Quick Bites | The world’s 4th largest economy floundering

News released last week revealed that Germany’s GDP numbers for 2023 came in negative at -0.3%. German output contracted last year as high inflation, rising interest rates and elevated energy costs made Europe’s largest economy one of the weakest performers in the world. As expected, the decline was driven primarily by a decline in industry (-2%) and household consumption (-0.8%).

Source: MacroVisor

 

Overall economic development faltered in Germany in 2023 in an environment that continues to be marked by multiple crises. Despite recent price declines, prices remained high at all stages in the economic process and put a damper on economic growth. Unfavourable financing conditions due to rising interest rates and weaker domestic and foreign demand also took their toll. Unlike countries like the US, the German economy did not continue its recovery from the sharp economic slump experienced in the pandemic year of 2020, although Germany’s GDP was 0.7% higher in 2023 than in 2019, the year before the COVID-19 pandemic hit.

Germany was the worst-performing major economy in the world last year, according to the International Monetary Fund (IMF), which recently forecasted that advanced economies would grow 1.5% on average in 2023 while emerging market and developing economies expanded 4%.

The IMF forecast that the US economy grew 2.1% last year, while the eurozone expanded 0.7% and the UK 0.5%. That underlines how Germany’s big export-focused manufacturing sector has been hit by the loss of cheap Russian energy and the slowdown in demand from China.

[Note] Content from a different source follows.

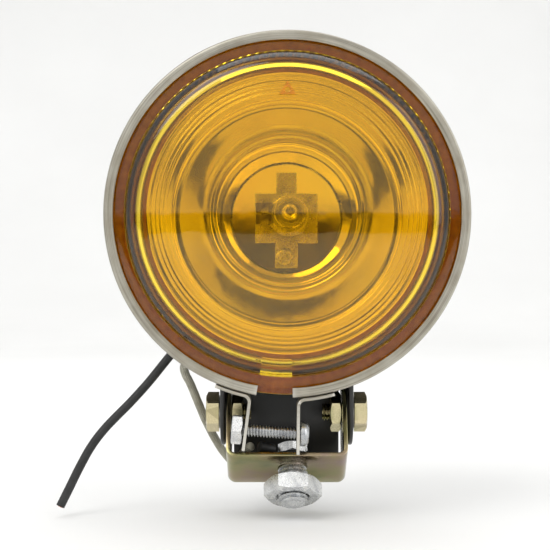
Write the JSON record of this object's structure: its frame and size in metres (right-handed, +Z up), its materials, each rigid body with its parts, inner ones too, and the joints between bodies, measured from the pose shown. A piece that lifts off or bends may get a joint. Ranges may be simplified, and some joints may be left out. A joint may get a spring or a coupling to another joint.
{
  "type": "round fog light",
  "caption": "Round amber fog light in a split clamp band, tilting on a small U-bracket with a threaded stud; black feed lead and pale earth lead.",
  "frame": {"origin": "on the mounting stud's axis, at the outer face of the bracket that seats on the vehicle", "axes": "+Z up, the lamp shines towards -Y, +X to the right seen from the front; the bracket leans 32 degrees forward"},
  "size_m": [0.1387, 0.0747, 0.1595],
  "materials": {
    "amber_glass": "clear amber pressed glass, glossy",
    "clear_glass": "clear bulb glass",
    "band_steel": "satin galvanised strip with draw lines",
    "black_paint": "semi-gloss black paint",
    "bright_reflector": "vacuum-bright reflector",
    "yellow_zinc": "yellow passivated zinc, slightly iridescent",
    "bright_zinc": "bright zinc plate",
    "black_rubber": "matt black rubber",
    "fibre": "pressed black fibre",
    "cork_rubber": "red-brown ribbed gasket",
    "spring_steel": "dark spring steel",
    "tungsten": "dull wire",
    "cream_braid": "cream woven sleeve",
    "black_plastic": "black PVC insulation"
  },
  "bodies": {
    "bracket": {"u_bracket": "yellow_zinc", "mount_stud": "bright_zinc", "stud_pad": "black_rubber", "earth_terminal": "bright_zinc", "terminal_sleeve": "black_plastic", "stud_top_nut": "bright_zinc", "left_pivot_bolt": "yellow_zinc", "left_pivot_nut": "yellow_zinc", "left_friction_disc": "fibre", "left_pivot_washer": "spring_steel", "right_pivot_bolt": "yellow_zinc", "right_pivot_nut": "yellow_zinc", "right_friction_disc": "fibre", "right_pivot_washer": "spring_steel"},
    "head": {"mounting_saddle": "black_paint", "lens": "amber_glass", "lens_gasket": "cork_rubber", "reflector": "bright_reflector", "housing_shell": "black_paint", "lead_grommet": "black_rubber", "bulb_holder": "bright_reflector", "holder_screw": "bright_zinc", "bulb_base": "bright_zinc", "bulb_glass": "clear_glass", "bulb_filament": "tungsten", "bulb_clip": "spring_steel", "bulb_connector": "black_plastic", "inner_lead": "black_plastic", "rim_band": "band_steel", "left_clamp_ear": "band_steel", "right_clamp_ear": "band_steel", "clamp_nut": "bright_zinc", "feed_lead": "black_plastic", "earth_lead": "cream_braid"},
    "mounting_nut": {"mounting_nut": "bright_zinc"},
    "clamp_screw": {"clamp_screw": "bright_zinc"}
  },
  "joints": [
    {"name": "head_tilt", "type": "hinge", "parent": "bracket", "child": "head", "pos_m": [-0.002, 0.01153, 0.01845], "axis": [1, 0, 0], "range_deg": [-42, 0], "deforming": ["earth_lead"]},
    {"name": "mounting_nut_turn", "type": "hinge", "parent": "bracket", "child": "mounting_nut", "pos_m": [0, 0, 0], "axis": [0, 0.5299, 0.848], "continuous": true},
    {"name": "clamp_screw_turn", "type": "hinge", "parent": "head", "child": "clamp_screw", "pos_m": [-0.007, -0.01452, 0.01442], "axis": [0.9976, 0, -0.0698], "continuous": true}
  ]
}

Germany is feeling the loss of Angela Merkel. Her successor, Olaf Scholz, is an unimpressive leader who is all but invisible at a time when Europe is crying out for strong leadership. Consequently, while the European economy stagnates, the extreme right wing of politics climbs in the opinion polls, Putin’s rockets rain down on Ukraine, and Germany is like a deer in the headlights. Scholz’s Social Democrats are only the third-most-popular party in Germany, with a paltry 15% level of support. Most of his time has to be spent propping up his rickety three-way coalition.